S’ensuivent alors d’autres condamnations du même type, elles sans ambiguïté : la cour d'appel le condamne le 15 novembre 2007 pour provocation à la haine envers les juifs à 5 000 € d'amende pour avoir comparé en 2004 les juifs à des « négriers » et trafiquants d'esclaves. La cour d'appel de Paris confirme le 26 juin 2008 sa condamnation à 7 000 € d'amende pour avoir assimilé en 2005 la mémoire de la Shoah à de la « pornographie mémorielle ».

Le 27 octobre 2009, Dieudonné franchit un nouveau cap en accueillant chaleureusement le négationniste Robert Faurisson : il est condamné à 10 000 € d'amende pour l’avoir fait acclamer lors d'une de ses représentations et lui avoir fait remettre le « prix de l'infréquentabilité » par un comédien grimé en prisonnier juif, portant l'étoile jaune, des camps d'extermination nazis. Le caractère antisémite de cette mise en scène atroce parait difficile à réfuter, même si "on se marre", selon les Dieudonnistes.

Le parquet de Paris ouvre le 4 juin 2009 une enquête préliminaire à l'encontre de l'humoriste pour injure antisémite dans une vidéo sur Internet où il dénonce « le puissant lobby de youpins sionistes ». Une enquête de la justice le concernant, au motif d'antisémitisme, est également en cours en Belgique.

En 2009, il est condamné au Québec pour diffamation envers le comédien et chanteur Patrick Bruel, qu’il qualifie de « militaire israëlien ».
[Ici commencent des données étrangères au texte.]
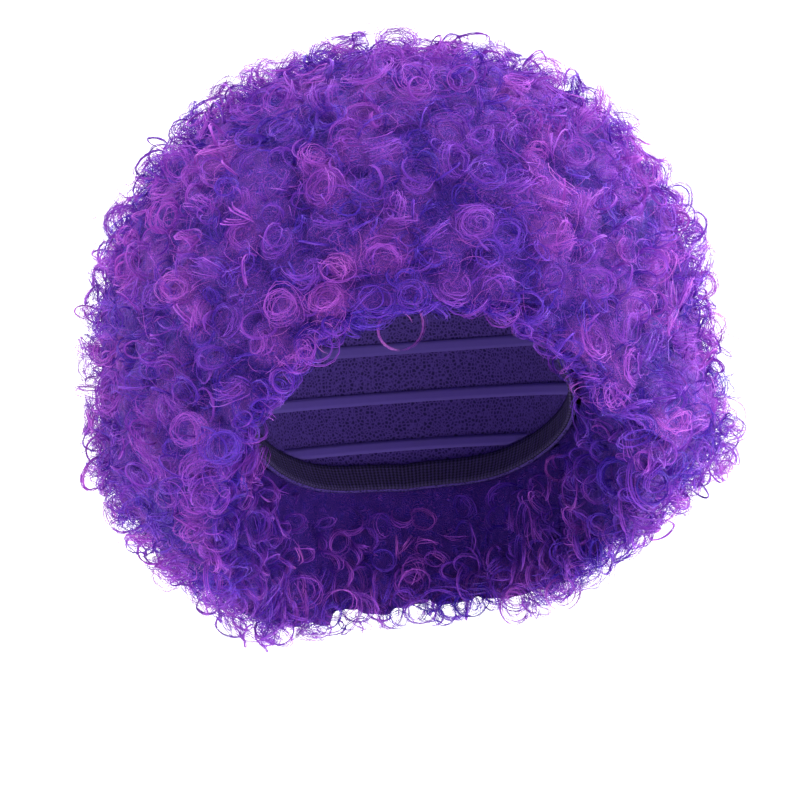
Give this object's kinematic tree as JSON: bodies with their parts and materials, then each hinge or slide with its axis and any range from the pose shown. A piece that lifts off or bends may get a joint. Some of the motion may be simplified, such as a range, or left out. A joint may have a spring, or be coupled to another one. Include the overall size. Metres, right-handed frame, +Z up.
{
  "type": "curly clown wig",
  "caption": "Large round wig of tight purple corkscrew curls on a stretch cap, open at the face and neck, worn over the whole head.",
  "frame": {"origin": "where the inside of the cap sits on the crown of the head", "axes": "+Z up; the wearer faces -Y; +X is to the viewer's right when the wig is seen from the front"},
  "size_m": [0.3065, 0.2953, 0.2754],
  "materials": {
    "net": "stretch net cap",
    "elastic": "woven elastic",
    "hair": "crimped synthetic fibre"
  },
  "bodies": {
    "root": {"cap": "net", "edge_band": "elastic", "crown_tuft": "hair", "hair_weft_1": "hair", "hair_weft_2": "hair", "hair_weft_3": "hair", "hair_weft_4": "hair", "hair_weft_5": "hair", "hair_weft_6": "hair", "hair_weft_7": "hair", "hair_weft_8": "hair"}
  },
  "joints": []
}
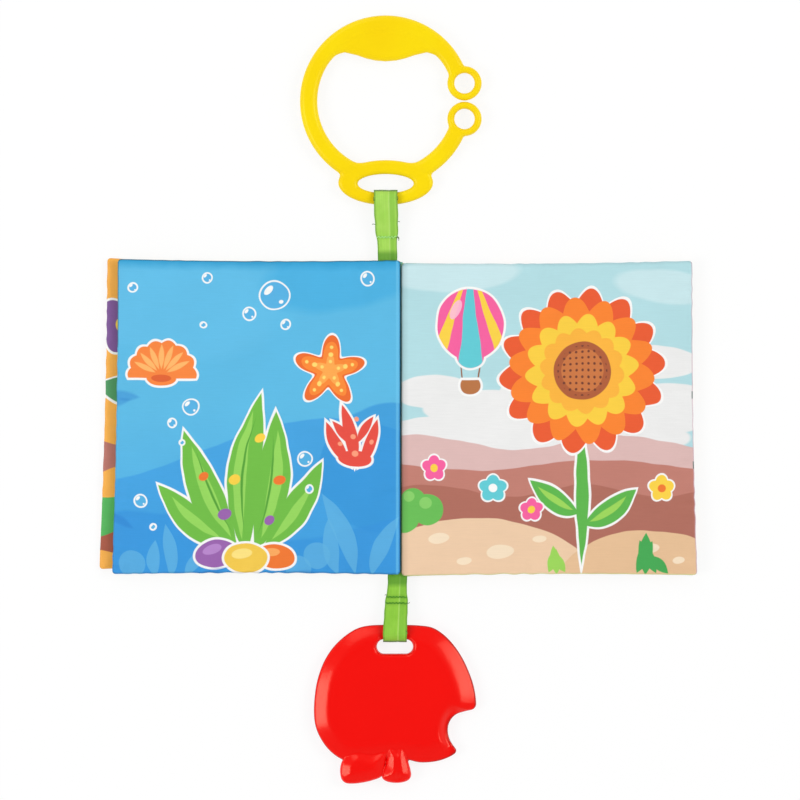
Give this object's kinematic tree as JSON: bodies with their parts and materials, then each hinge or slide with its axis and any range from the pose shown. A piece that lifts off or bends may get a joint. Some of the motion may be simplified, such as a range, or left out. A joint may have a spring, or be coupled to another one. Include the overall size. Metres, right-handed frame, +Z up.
{
  "type": "crinkle cloth book",
  "caption": "Soft padded cloth book lying open, with leaves that turn, a hang ring on a ribbon at the head and an apple teether on a ribbon at the foot.",
  "frame": {"origin": "middle of the spine, on the flat underside of its outer cloth", "axes": "+Y along the spine towards the hang ring, +X to the right page, +Z up out of the open pages"},
  "size_m": [0.2845, 0.3662, 0.0097],
  "materials": {
    "blue_page_cloth": "printed woven polyester, soft sheen",
    "aqua_page_cloth": "printed woven polyester, soft sheen",
    "inner_page_cloth": "printed woven polyester, soft sheen",
    "cover_cloth": "printed woven polyester, soft sheen",
    "spine_cloth": "woven polyester, soft sheen",
    "gutter_cloth": "woven polyester in shade",
    "wadding": "loose polyester fibre",
    "crinkle_film": "crumpled clear film",
    "green_ribbon": "ribbed grosgrain",
    "thread": "twisted polyester thread",
    "yellow_plastic": "satin moulded plastic",
    "red_plastic": "glossy moulded plastic"
  },
  "bodies": {
    "spine": {"spine_outer_cloth": "spine_cloth", "spine_inner_cloth": "gutter_cloth", "spine_stitching": "thread", "head_ribbon_sewn_end": "green_ribbon", "foot_ribbon_sewn_end": "green_ribbon"},
    "cover_front": {"cover_front_upper_cloth": "cover_cloth", "cover_front_lower_cloth": "cover_cloth", "cover_front_crinkle_film": "crinkle_film", "cover_front_wadding": "wadding"},
    "page_left": {"page_left_upper_cloth": "blue_page_cloth", "page_left_lower_cloth": "inner_page_cloth", "page_left_crinkle_film": "crinkle_film", "page_left_wadding": "wadding"},
    "page_right": {"page_right_upper_cloth": "aqua_page_cloth", "page_right_lower_cloth": "inner_page_cloth", "page_right_crinkle_film": "crinkle_film", "page_right_wadding": "wadding"},
    "cover_back": {"cover_back_upper_cloth": "cover_cloth", "cover_back_lower_cloth": "cover_cloth", "cover_back_crinkle_film": "crinkle_film", "cover_back_wadding": "wadding"},
    "head_ribbon": {"head_ribbon_loop": "green_ribbon", "head_ribbon_stitch": "thread"},
    "hang_ring": {"hang_ring": "yellow_plastic"},
    "foot_ribbon": {"foot_ribbon_loop": "green_ribbon", "foot_ribbon_stitch_1": "thread", "foot_ribbon_stitch_2": "thread"},
    "teether": {"apple_teether": "red_plastic"}
  },
  "joints": [
    {"name": "cover_front_turn", "type": "hinge", "parent": "spine", "child": "cover_front", "pos_m": [0, 0, 0.00845], "axis": [0, 1, 0], "range_deg": [0, 180]},
    {"name": "page_left_turn", "type": "hinge", "parent": "cover_front", "child": "page_left", "pos_m": [0, 0, 0.00845], "axis": [0, 1, 0], "range_deg": [0, 180]},
    {"name": "cover_back_turn", "type": "hinge", "parent": "spine", "child": "cover_back", "pos_m": [0, 0, 0.00845], "axis": [0, -1, 0], "range_deg": [0, 180]},
    {"name": "page_right_turn", "type": "hinge", "parent": "cover_back", "child": "page_right", "pos_m": [0, 0, 0.00845], "axis": [0, -1, 0], "range_deg": [0, 180]},
    {"name": "head_ribbon_bend", "type": "hinge", "parent": "spine", "child": "head_ribbon", "pos_m": [-0.0064, 0.07705, 0.00462], "axis": [1, 0, 0], "range_deg": [-90, 90]},
    {"name": "hang_ring_swing", "type": "hinge", "parent": "head_ribbon", "child": "hang_ring", "pos_m": [-0.0073, 0.10385, 0.00462], "axis": [1, 0, 0], "range_deg": [-75, 75]},
    {"name": "foot_ribbon_bend", "type": "hinge", "parent": "spine", "child": "foot_ribbon", "pos_m": [-0.0017, -0.0785, 0.00491], "axis": [-1, 0, 0], "range_deg": [-90, 90]},
    {"name": "teether_swing", "type": "hinge", "parent": "foot_ribbon", "child": "teether", "pos_m": [-0.0029, -0.1026, 0.00491], "axis": [-1, 0, 0], "range_deg": [-85, 85]}
  ]
}
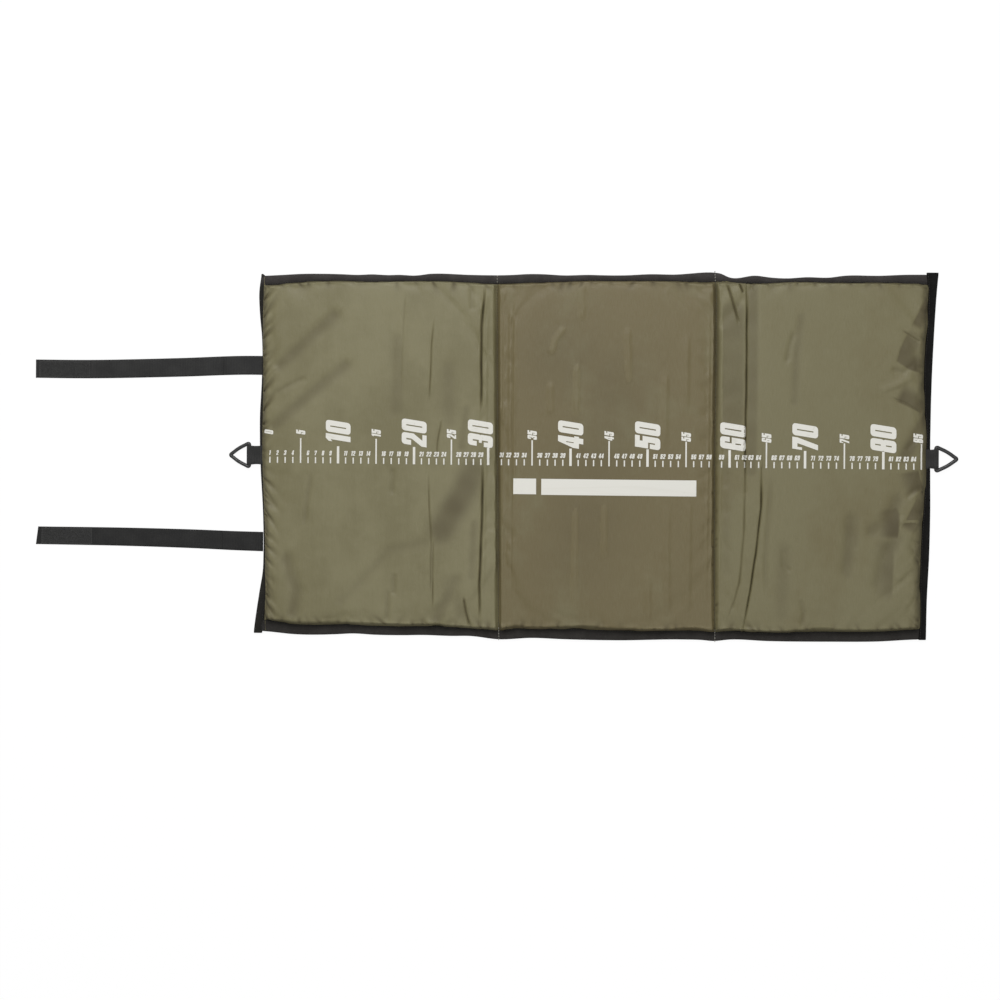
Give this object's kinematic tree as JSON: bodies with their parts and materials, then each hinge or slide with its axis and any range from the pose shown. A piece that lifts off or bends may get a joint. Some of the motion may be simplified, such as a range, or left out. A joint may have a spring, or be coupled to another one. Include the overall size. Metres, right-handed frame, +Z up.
{
  "type": "unhooking mat",
  "caption": "Folding padded fishing mat with a printed centimetre ruler, bound edges, carrying straps on one end and a peg ring at each end.",
  "frame": {"origin": "middle of the underside of the padded body, straps and rings not counted, on the surface it lies on", "axes": "+X to the right end in the picture (away from the straps), +Y to the back edge (top of the picture), +Z up"},
  "size_m": [1.2188, 0.475, 0.018],
  "materials": {
    "olive_cloth": "satin olive coated polyester, lightly wrinkled",
    "olive_base_cloth": "plain olive coated polyester",
    "foam": "closed-cell white foam sheet",
    "black_binding": "woven black binding tape",
    "black_webbing": "flat woven black webbing",
    "hook_tape": "black hook tape",
    "loop_tape": "black napped loop tape",
    "ring_wire": "black plated wire, satin",
    "seam_thread": "pale olive sewing thread"
  },
  "bodies": {
    "middle_panel": {"middle_foam_pad": "foam", "middle_top_cover": "olive_cloth", "middle_base_cover": "olive_base_cloth", "middle_back_binding": "black_binding", "middle_front_binding": "black_binding", "left_fold_thread": "seam_thread", "right_fold_thread": "seam_thread", "back_loop_patch": "loop_tape", "front_loop_patch": "loop_tape"},
    "left_panel": {"left_foam_pad": "foam", "left_top_cover": "olive_cloth", "left_base_cover": "olive_base_cloth", "left_back_binding": "black_binding", "left_front_binding": "black_binding", "left_end_binding": "black_binding", "left_ring_loop": "black_webbing", "back_strap_anchor": "black_webbing", "front_strap_anchor": "black_webbing"},
    "right_panel": {"right_foam_pad": "foam", "right_top_cover": "olive_cloth", "right_base_cover": "olive_base_cloth", "right_back_binding": "black_binding", "right_front_binding": "black_binding", "right_end_binding": "black_binding", "right_ring_loop": "black_webbing"},
    "left_ring_body": {"left_ring": "ring_wire"},
    "right_ring_body": {"right_ring": "ring_wire"},
    "back_strap_side_body": {"back_strap_side": "black_webbing"},
    "back_strap_end_body": {"back_strap_end": "black_webbing", "back_hook_patch": "hook_tape"},
    "front_strap_side_body": {"front_strap_side": "black_webbing"},
    "front_strap_end_body": {"front_strap_end": "black_webbing", "front_hook_patch": "hook_tape"}
  },
  "joints": [
    {"name": "left_fold", "type": "hinge", "parent": "middle_panel", "child": "left_panel", "pos_m": [-0.141, 0, 0.0278], "axis": [0, 1, 0], "range_deg": [0, 179.9]},
    {"name": "right_fold", "type": "hinge", "parent": "middle_panel", "child": "right_panel", "pos_m": [0.16, 0, 0.0184], "axis": [0, -1, 0], "range_deg": [0, 179.9]},
    {"name": "left_ring_swing", "type": "hinge", "parent": "left_panel", "child": "left_ring_body", "pos_m": [-0.4545, 0, 0.0038], "axis": [0, 1, 0], "range_deg": [0, 100]},
    {"name": "right_ring_swing", "type": "hinge", "parent": "right_panel", "child": "right_ring_body", "pos_m": [0.445, 0, 0.0038], "axis": [0, 1, 0], "range_deg": [-100, 0]},
    {"name": "back_strap_bend", "type": "hinge", "parent": "left_panel", "child": "back_strap_side_body", "pos_m": [-0.462, 0.117, 0.0005], "axis": [0, 1, 0], "range_deg": [0, 90]},
    {"name": "back_strap_wrap", "type": "hinge", "parent": "back_strap_side_body", "child": "back_strap_end_body", "pos_m": [-0.5198, 0.117, 0.0005], "axis": [0, 1, 0], "range_deg": [0, 90]},
    {"name": "front_strap_bend", "type": "hinge", "parent": "left_panel", "child": "front_strap_side_body", "pos_m": [-0.462, -0.117, 0.0005], "axis": [0, 1, 0], "range_deg": [0, 90]},
    {"name": "front_strap_wrap", "type": "hinge", "parent": "front_strap_side_body", "child": "front_strap_end_body", "pos_m": [-0.5198, -0.117, 0.0005], "axis": [0, 1, 0], "range_deg": [0, 90]}
  ]
}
Il est condamné en 2009 à une amende de 3 000 € pour diffamation envers la journaliste Elisabeth Schemla du site Proche-Orient info (fermé depuis).

En 2010, il est condamné à 5 000 € d'amende plus 10 000 € de dommages et intérêts pour diffamation envers la Licra qu'il avait qualifiée « d'officine israélienne », en la rangeant parmi les « associations mafieuses qui organisent la censure  » et « nient tous les concepts du racisme à part celui qui concerne les Juifs  »

En novembre 2012 Dieudonné est condamné à 28 000 € d'amende pour « diffamation, injure et provocation à la haine raciale » dans deux vidéos publiées sur Internet. L'une concerne la chanson à caractère à prétention drôlatique Shoananas, l'autre la déclaration suivante : « les gros escrocs de la planète, ce sont des Juifs  ». Ici on notera le caractère indubitablement antisémite, c’est à dire prêter un comportement sournois et négatif à un groupe d’individus indistincts, au seul motif de leur origine.

Enfin en 2014 il est condamné pour contestation de crimes contre l'humanité, diffamation raciale, provocation à la haine raciale et injure publique », à retirer deux passages de la vidéo 2014 sera l'année de la quenelle, qu'il avait postée sur Utube.

 

On le voit, les défenseurs à tout crin de Dieudonné, qui en appelle à la légitime liberté d’expression, non sans raisons parfois, peuvent néanmoins remarquer le caractère étrangement récurrent et unilatéral de cette « liberté ». Reste donc à son auteur à s'expliquer sur ses incessantes obsessions.